== Materials provided ==
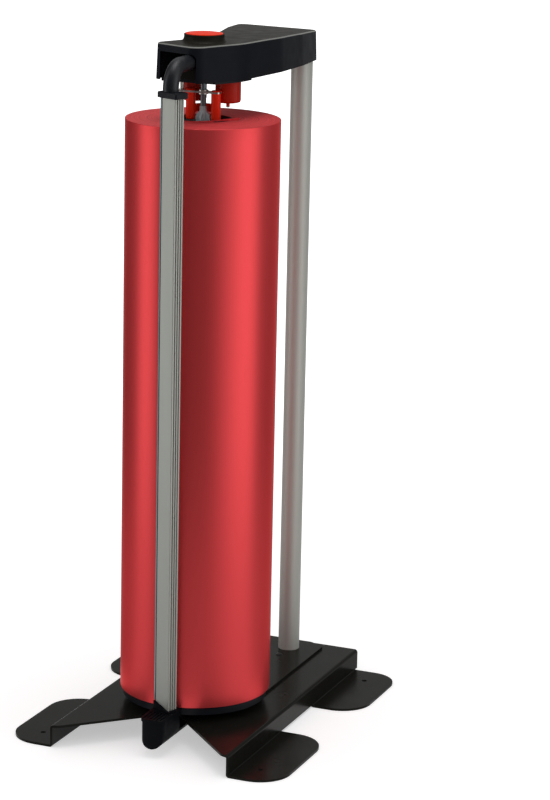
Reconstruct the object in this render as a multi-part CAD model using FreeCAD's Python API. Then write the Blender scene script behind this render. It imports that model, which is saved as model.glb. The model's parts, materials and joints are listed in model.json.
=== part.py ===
import FreeCAD, Part
import math
import os
from FreeCAD import Vector

# Upright dispenser and cutter for gift wrap: a bent steel base, a column with a moulded head, a roll on a
# turntable, and a spring-drawn cutting rail that rests along the front of the roll.
# Working frame: X to the right, Y to the back, Z up, on the roll's axis at the level of the counter.
# The parts are saved with the origin moved to the middle of the four fixing holes.

# ---------------------------------------------------------------- driving sizes, in mm
# clearances
FLAT_GAP = 0.3
SHAFT_GAP = 0.06
FIT_GAP = 0.2
EDGE_BREAK = 0.8

# roll and its core
ROLL_LENGTH = 700.0
ROLL_R = 91.8
PAPER_BORE_R = 34.5
CORE_WALL = 4.0

# base: one bent sheet
SHEET = 3.0
DECK_TOP = 28.0
DECK_HALF_WIDTH = 116.5
DECK_FRONT = -163.0
DECK_BACK = 258.0
BEND_R = 4.0
FOOT_REACH = 179.0
FRONT_FOOT_LENGTH = 163.0
REAR_FOOT_LENGTH = 148.0
REAR_FOOT_SETBACK = 8.0
FRONT_FOOT_R = 40.0
REAR_FOOT_R = 34.0
FOOT_HEEL_R = 40.0
NOTCH_APEX = -55.0
NOTCH_SHOULDER_R = 18.0
FIXING_HOLE_R = 3.25
FIXING_HALF_SPAN_X = 143.0
FIXING_FRONT = -129.0
FIXING_BACK = 215.0

# stiffening plate and its screws
STIFFENER = 3.0
STIFFENER_HALF_WIDTH = 74.0
STIFFENER_FRONT = -24.0
STIFFENER_SETBACK = 6.0
STIFFENER_CORNER_R = 20.0
STIFFENER_CLIP_X = 20.0
STIFFENER_CLIP_Y = 10.0
PLATE_SCREW_R = 2.5
PLATE_SCREW_HEAD_R = 4.5
PLATE_SCREW_HEAD = 1.8
PLATE_SCREW_INSET = 18.0
PLATE_SCREW_FRONT_Y = 8.0
PLATE_SCREW_AHEAD = 33.0

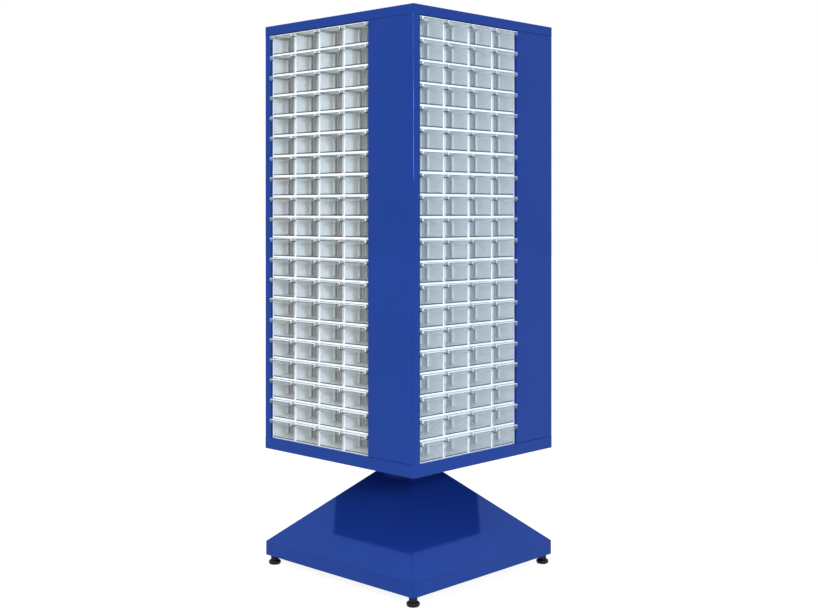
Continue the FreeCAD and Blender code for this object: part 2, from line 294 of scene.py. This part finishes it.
# The same coat in the crease under the fold of the flange, duller, and painted dark as shade.
crease, tree, shader = new_material("gloss blue powder coat, shaded crease", {
    "Base Color": colour("#0B1C58"), "Roughness": 0.3, "Specular Tint": colour("#5AA8FF")})
place = add(tree, "ShaderNodeTexCoord").outputs["Object"]
peel = add(tree, "ShaderNodeTexNoise", {"Scale": 1 / (2.5 * mm), "Detail": 1.0}, {"Vector": place})
dull = add(tree, "ShaderNodeMapRange", {"To Min": 0.24, "To Max": 0.36},
           {"Value": peel.outputs["Fac"]})
tree.links.new(dull.outputs["Result"], shader.inputs["Roughness"])

hood_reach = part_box("base_hood")[1].x
shape, sharp = sheet_shape("base_hood")
rounded(shape, [edge for edge in sharp if is_hood_corner(edge)], corner_round, 5)
flange_top = max(vert.co.z for vert in shape.verts
                 if max(abs(vert.co.x), abs(vert.co.y)) > hood_reach - touch)
crease_foot = flange_top - crease_width
bmesh.ops.bisect_plane(shape, geom=[*shape.verts, *shape.edges, *shape.faces],
                       plane_co=(0, 0, crease_foot), plane_no=(0, 0, 1))
# faces in the crease take the coat painted dark as the crease's shade
for face in shape.faces:
    middle = face.calc_center_median()
    outward = face.normal.x * middle.x + face.normal.y * middle.y > 0.2
    if outward and abs(face.normal.z) < 0.1 and crease_foot < middle.z < flange_top:
        face.material_index = 1
coated("hood_shell", shape, "base_hood", "base", [blue, crease])


# ---- post, hub and bearing ----
# The zinc-plated post stands on the cross frame and through the hood's pedestal plate. The hub
# tube turns round it on a white acetal sleeve, kept down by a square plate and nut.

# Machined acetal is off-white and satin, with rings left by the tool; they are drawn in bands
# of 6 mm, coarser than the real ones, so that they show.
acetal, tree, shader = new_material("machined white acetal", {
    "Base Color": colour("#E6E6DF"), "Roughness": 0.38, "IOR": 1.48})
place = add(tree, "ShaderNodeTexCoord").outputs["Object"]
rings = add(tree, "ShaderNodeTexWave", {"Scale": 1 / (6 * mm), "bands_direction": "Z"},
            {"Vector": place})
relief = add(tree, "ShaderNodeBump", {"Strength": 0.15, "Distance": 0.05 * mm},
             {"Height": rings.outputs["Fac"]})
tree.links.new(relief.outputs["Normal"], shader.inputs["Normal"])
for node in ("pivot_post", "hub", "keeper_nut"):
    dress(node, zinc)
dress("bearing_sleeve", acetal)


# ---- carousel floor, column and bearers ----
# The floor is a shallow blue pan that the hub's flange carries. On it stand the square column
# and the four channel bearers under the banks, bent from galvanised sheet.

# Hot-dip galvanising freezes in spangles about 12 mm across, each with its own grey and gloss.
galvanised, tree, shader = new_material("galvanised steel sheet", {
    "Base Color": colour("#A4A9AC"), "Metallic": 1.0, "Roughness": 0.4})
place = add(tree, "ShaderNodeTexCoord").outputs["Object"]
spangle = add(tree, "ShaderNodeTexVoronoi", {"Scale": 1 / (12 * mm)}, {"Vector": place})
grey = add(tree, "ShaderNodeSeparateColor", {}, {"Color": spangle.outputs["Color"]})
tint = add(tree, "ShaderNodeMix",
           {"data_type": "RGBA", "A": colour("#979DA1"), "B": colour("#B5B9BB")},
           {"Factor": grey.outputs["Red"]})
tree.links.new(tint.outputs["Result"], shader.inputs["Base Color"])
dull = add(tree, "ShaderNodeMapRange", {"To Min": 0.3, "To Max": 0.5},
           {"Value": grey.outputs["Green"]})
tree.links.new(dull.outputs["Result"], shader.inputs["Roughness"])
for node in ("centre_column", "bank_bearers"):
    dress(node, galvanised)
pan("carousel_floor_pan", "bottom_tray", "carousel")


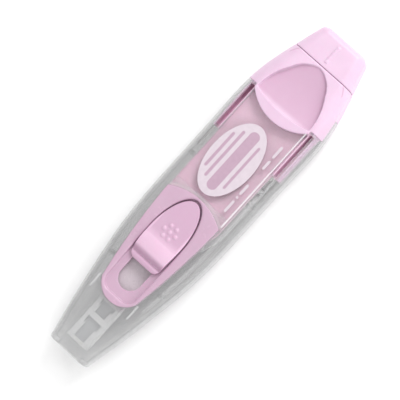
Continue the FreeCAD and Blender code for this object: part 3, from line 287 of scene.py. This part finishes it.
def new_material(name):
    """An empty material with its node tree and output node."""
    material = bpy.data.materials.new(name)
    material.use_nodes = True
    tree = material.node_tree
    tree.nodes.clear()
    output = tree.nodes.new("ShaderNodeOutputMaterial")
    return material, tree, output


def principled(tree, output, **inputs):
    """Gives a material's surface one Principled shader."""
    shader = add(tree, "ShaderNodeBsdfPrincipled", **inputs)
    tree.links.new(shader.outputs[0], output.inputs["Surface"])


# Materials.


def moulded(name, colour, rough, grain, scatter, coat=0.0, pad=None, painted_light_colour=None):
    """Moulded plastic: slow colour drift, a fine grain, handling scratches and worn edges.
    pad is the colour of a rougher, darker pad where the mesh's matte attribute is 1; on the
    button's front step that darker colour is painted shade. The last colour is painted light
    where "raised" is 1: a painted highlight on the grip dots' tops and painted light in the
    tail's arm channels."""
    material, tree, output = new_material(name)
    base = linear(colour)
    drift = ranged(tree, noise(tree, 9 * MM, 2.0, seed=0.1), 0.3, 0.7)
    tone = blended(tree, drift, scaled(base, 0.965), scaled(base, 1.025))
    matte_and_shade = None
    if pad:
        matte_and_shade = add(tree, "ShaderNodeAttribute", {"attribute_name": "matte_and_shade"}).outputs["Fac"]
        pad_tone = blended(tree, drift, scaled(linear(pad), 0.97), linear(pad))
        tone = blended(tree, matte_and_shade, tone, pad_tone)
    # Painted light: where "raised" is 1 the colour is lifted to a lighter pink, a painted highlight
    # on the grip dots' tops and painted light in the tail's arm channels.
    if painted_light_colour:
        raised = add(tree, "ShaderNodeAttribute", {"attribute_name": "raised"}).outputs["Fac"]
        tone = blended(tree, raised, tone, linear(painted_light_colour))
    wear = edge_wear(tree)
    tone = blended(tree, times(tree, wear, 0.35), tone, scaled(base, 1.09))
    lines = scratches(tree, 0.2)
    smudge = noise(tree, 4.5 * MM, 3.0, seed=0.5)
    roughness = ranged(tree, smudge, 0.3, 0.7, rough * 0.82, rough * 1.22)
    roughness = plus(tree, roughness, times(tree, lines, 0.16))
    if matte_and_shade is not None:
        roughness = plus(tree, roughness, times(tree, matte_and_shade, 0.26))
        grain = plus(tree, times(tree, matte_and_shade, 0.5), grain)
    normal = bumped(tree, [
        (noise(tree, 2.6 * MM, 1.0, seed=0.4), 0.02 * MM, 0.2),
        (noise(tree, 0.11 * MM, 1.0, seed=0.9), 0.018 * MM, grain),
        (maths(tree, "SUBTRACT", 0.0, lines), 0.012 * MM, 0.5),
    ])
    principled(
        tree, output, Base_Color=tone, Roughness=roughness, Normal=normal, IOR=1.49,
        Subsurface_Weight=scatter, Subsurface_Radius=(1.0, 0.55, 0.75), Subsurface_Scale=1.1 * MM,
        Coat_Weight=coat, Coat_Roughness=0.12,
    )
    return material


def clear_plastic(name, tint, haze, haze_colour, rough=0.06, case=False, rear_colour=None):
    """Clear moulded plastic. It lets light through with a faint grey tint, it is hazier where it is
    rubbed, and it reflects more at a glancing angle. The case has its own cloudy places and white
    lines of painted highlight beside its label panel and bezel, and the tape head another colour
    behind its fences."""
    material, tree, output = new_material(name)
    cloud_colour = linear(haze_colour)
    if case:
        cloudy, rib_highlights = case_marks(tree)
        haze = times(tree, haze, cloudy)
        # Painted highlight: the case's rib and ridge lines are made hazier and white.
        haze = plus(tree, haze, times(tree, rib_highlights, 0.45))
        cloud_colour = blended(tree, rib_highlights, cloud_colour, PAINTED_HIGHLIGHT_WHITE)
    if rear_colour:
        along = add(tree, "ShaderNodeSeparateXYZ", Vector=place(tree)).outputs[0]
        behind = step(tree, along, HEAD_REAR)
        cloud_colour = blended(tree, behind, cloud_colour, linear(rear_colour))
    lines = scratches(tree, 0.6)
    rubbed = ranged(tree, noise(tree, 7 * MM, 3.0, seed=0.25), 0.42, 0.75)
    normal = bumped(tree, [
        (noise(tree, 5 * MM, 1.0, seed=0.15), 0.03 * MM, 0.14),
        (noise(tree, 0.5 * MM, 2.0, seed=0.35), 0.004 * MM, 0.16),
        (maths(tree, "SUBTRACT", 0.0, lines), 0.01 * MM, 0.5),
    ])
    tone = blended(tree, rubbed, linear(tint), scaled(linear(tint), 0.97))
    through = add(tree, "ShaderNodeBsdfTransparent", Color=tone)
    cloud = add(tree, "ShaderNodeBsdfDiffuse", Color=cloud_colour, Normal=normal)
    gloss = add(tree, "ShaderNodeBsdfGlossy", Color=(1.0, 1.0, 1.0, 1.0), Normal=normal)
    roughness = ranged(tree, noise(tree, 3 * MM, 3.0, seed=0.8), 0.3, 0.7, rough * 0.7, rough * 1.6)
    roughness = plus(tree, roughness, times(tree, lines, 0.2))
    put(tree, gloss.inputs["Roughness"], roughness)
    worn = plus(tree, times(tree, rubbed, 0.025), times(tree, lines, 0.10))
    facing = add(tree, "ShaderNodeLayerWeight", Blend=0.5, Normal=normal).outputs["Facing"]
    grazing = maths(tree, "POWER", facing, 4.0)
    hazy = plus(tree, worn, plus(tree, haze, times(tree, grazing, 0.25)))
    body = add(tree, "ShaderNodeMixShader", Fac=hazy)
    tree.links.new(through.outputs[0], body.inputs[1])
    tree.links.new(cloud.outputs[0], body.inputs[2])
    shine = plus(tree, times(tree, grazing, 0.55), 0.045)
    whole = add(tree, "ShaderNodeMixShader", Fac=shine)
    tree.links.new(body.outputs[0], whole.inputs[1])
    tree.links.new(gloss.outputs[0], whole.inputs[2])
    tree.links.new(whole.outputs[0], output.inputs["Surface"])
    return material


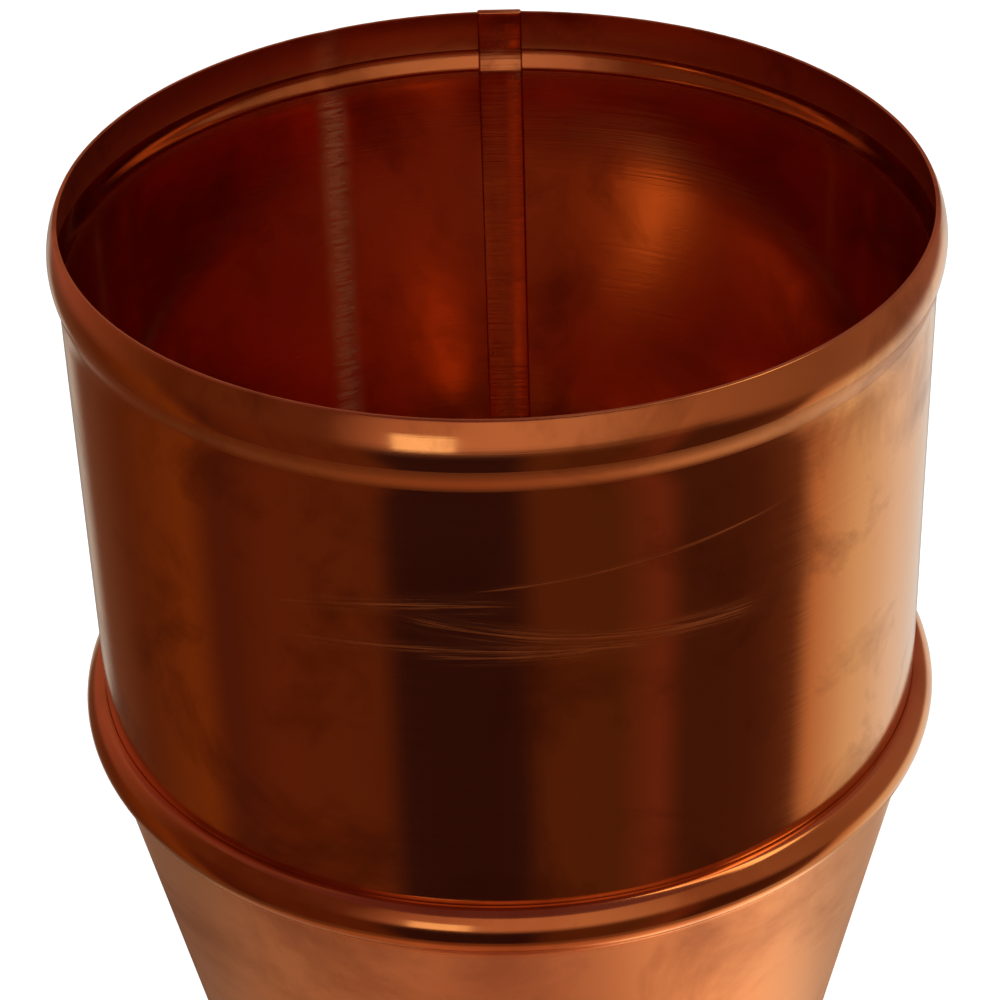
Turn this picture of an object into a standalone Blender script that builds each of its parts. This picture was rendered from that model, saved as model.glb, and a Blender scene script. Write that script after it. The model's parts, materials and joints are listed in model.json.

== Challenge ==
Repeat, exactly and only, the lines from the beginning of the material through the line that contains "from FreeCAD import Vector".

== Solution for this problem ==
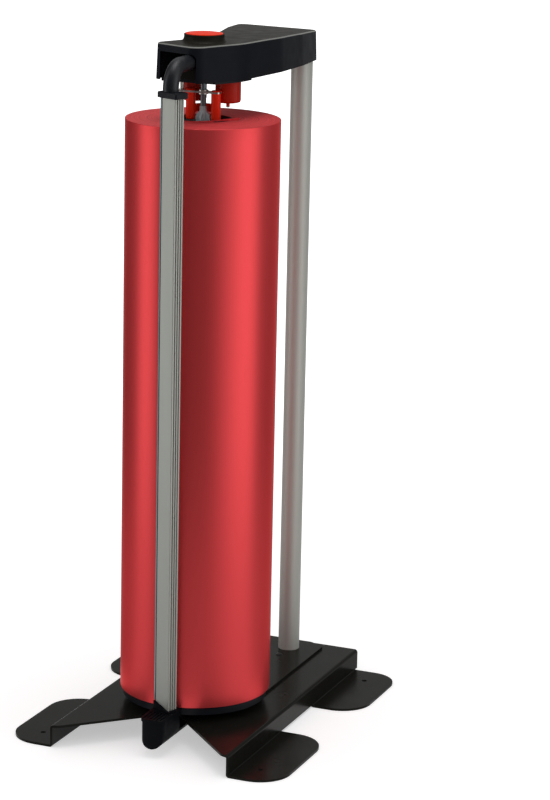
Reconstruct the object in this render as a multi-part CAD model using FreeCAD's Python API. Then write the Blender scene script behind this render. It imports that model, which is saved as model.glb. The model's parts, materials and joints are listed in model.json.
=== part.py ===
import FreeCAD, Part
import math
import os
from FreeCAD import Vector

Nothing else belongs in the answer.